ANOHNI and the Johnsons - Sliver Of Ice (Official Video)

The album post-”It’s My Fault” feels like a coming-to-terms for ANOHNI. “Rest” has an uprising tone, taking frustrated and tortured energy and turning it into a progressive step forward from the wreckage she may have contributed to. On “There Wasn’t Enough,” she references the death of someone or something once again, this time being the Earth herself. “Grab the earth / Take her life, chain her life” she sings. The following track “Why Am I Alive Now?” echoes this theory, where ANOHNI questions how and why she is still there to see the Earth’s demise, knowing that her own will come along with it. The track is a stunningly beautiful and haunting experience, especially as the strings, soft percussion, Rhodes piano, and distant calls from ANOHNI ride out the second half of the song.

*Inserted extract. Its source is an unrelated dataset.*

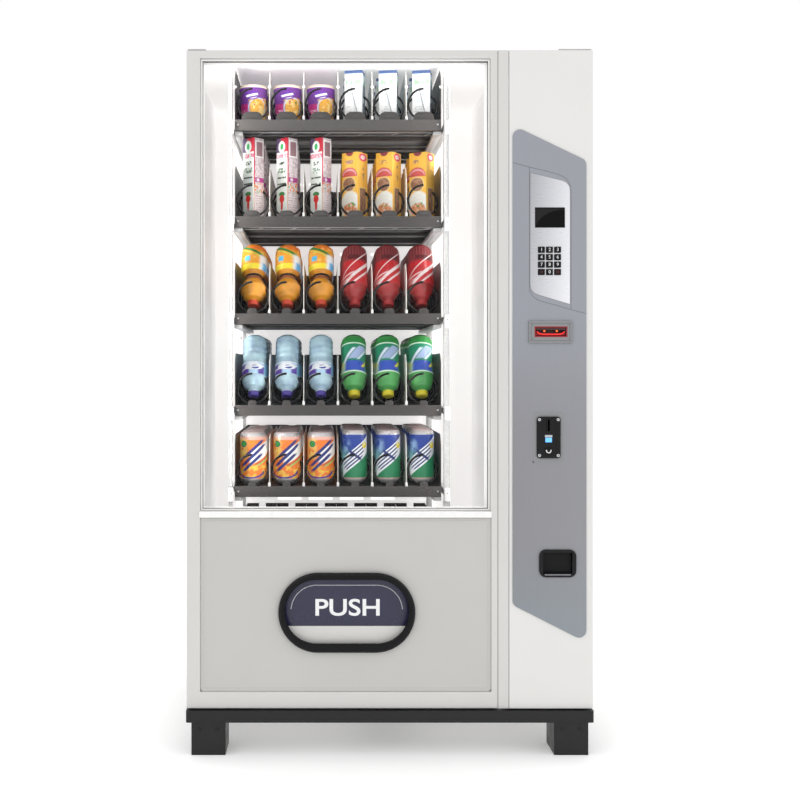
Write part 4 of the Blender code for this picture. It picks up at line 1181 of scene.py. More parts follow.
def make_bill_details():
    """The mitred bezel's bevels and the lit mouth with its guide lips."""
    low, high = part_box("bill_acceptor")
    front = low.y
    mouth = (0.3985, 1.1470, 0.4835, 1.1710)
    x_low, z_low, x_high, z_high = mouth
    outer = rectangle(low.x, 1.1281, high.x, 1.1883)
    bezel = Piece("bill_bezel")
    bezel.add(
        panel(
            [rounded(outer, 0.002), rounded(inset(outer, 0.0035), 0.002)], "Y", front - 0.0010,
            front + 0.0006, 0.0007, 2
        ), GREY_BEZEL
    )
    corners = list(zip(inset(outer, 0.0030), rectangle(*mouth)))
    for (ax, az), (bx, bz) in corners:
        bezel.add(wire([(ax, front - 0.0001, az), (bx, front - 0.0001, bz)], 0.0004, 1), FINE_LINE)
    bezel.add(
        panel(
            [rounded(inset(outer, 0.0068), 0.002), rounded(inset(outer, 0.0080), 0.002)], "Y",
            front - 0.0003, front + 0.0004, 0.0002, 1
        ), FINE_LINE
    )
    bezel.add(
        panel(
            [
                rounded(inset(rectangle(*mouth), -0.0026), 0.002),
                rounded(inset(rectangle(*mouth), 0.0004), 0.001)
            ], "Y", front - 0.0006, front + 0.0004, 0.0004, 2
        ), RED_DIM
    )
    bezel.finish("payment_door", "fascia_grey")

    lit = Piece("bill_mouth_light")
    back = FACE + 0.020
    # The mouth's back is dark maroon: painted shade tinted with painted red light.
    lit.add(
        box((x_low + 0.0005, back, z_low + 0.0005), (x_high - 0.0005, back + 0.002, z_high - 0.0005)),
        MOUTH_PAINTED_RED_SHADE
    )
    # The upper lip inside the mouth is dark maroon too: painted shade tinted with painted red light.
    upper = rounded(
        rectangle(x_low + 0.001, z_high - 0.0075, x_high - 0.001, z_high - 0.0005), [0.003, 0.003, 0, 0], 3
    )
    lit.add(panel([upper], "Y", front + 0.001, back, 0.001, 2), MOUTH_PAINTED_RED_SHADE)
    arc = []
    for k in range(21):
        t = k / 20 * 2 - 1
        arc.append(((x_low + x_high) / 2 + t * 0.0380, front + 0.0035, z_low + 0.0050 + 0.0075 * abs(t) ** 6))
    lit.add(wire(arc, 0.0019), RED_GLOW)
    # The mouth's floor glows dim red though it is no lamp: painted light from the red lamp in front of it.
    lit.add(
        box((x_low + 0.002, front + 0.006, z_low + 0.002), (x_high - 0.002, back, z_low + 0.0085), 0.001),
        RED_DIM
    )
    for dx in (-0.017, 0.017):
        spot = lathe(
            coat(ORANGE_GLOW, (0.0030, 0), (0.0022, 0.0014), (0.0004, 0.0018)), 20
        )
        lit.add(spot, None, turned((x_low + x_high) / 2 + dx, front + 0.0062, z_low + 0.0145, FACING_FRONT))
    lit.finish("payment_door", "black_plastic")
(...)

Overall, My Back feels like a journey through emotional pain, anger, and the following recovery. The album is robust with instrumental sentiments that help the listener interpret the indirectly worded messages ANOHNI sings about. Without reading into the lyrics, the album can still convey an emotional progression. When studied, the lyrics speak on topics such as personal doubt and death, queer violence and discrimination, as well as an environmental and political downfall on Earth.

This is all reflected by the album’s cover art, which features the gay rights activist and drag queen Marsha P. Johnson, who passed away in 1992 amid suspicions of violence. ANOHNI, in an Instagram post revealing the album art, described how she had met Johnson the day before she passed, and what her likeness on the album meant to her.

“For me, it is an honor to represent Marsha here, who (artist and activist) Agosto Machado once described as a bodhisattva. This record cover, the most important of my career, commemorates the restoration of connections and neural pathways between generations, past and future.” – ANOHNI

My Back Was A Bridge For You To Cross is available now to stream and purchase through ANOHNI and the Johnsons’ website.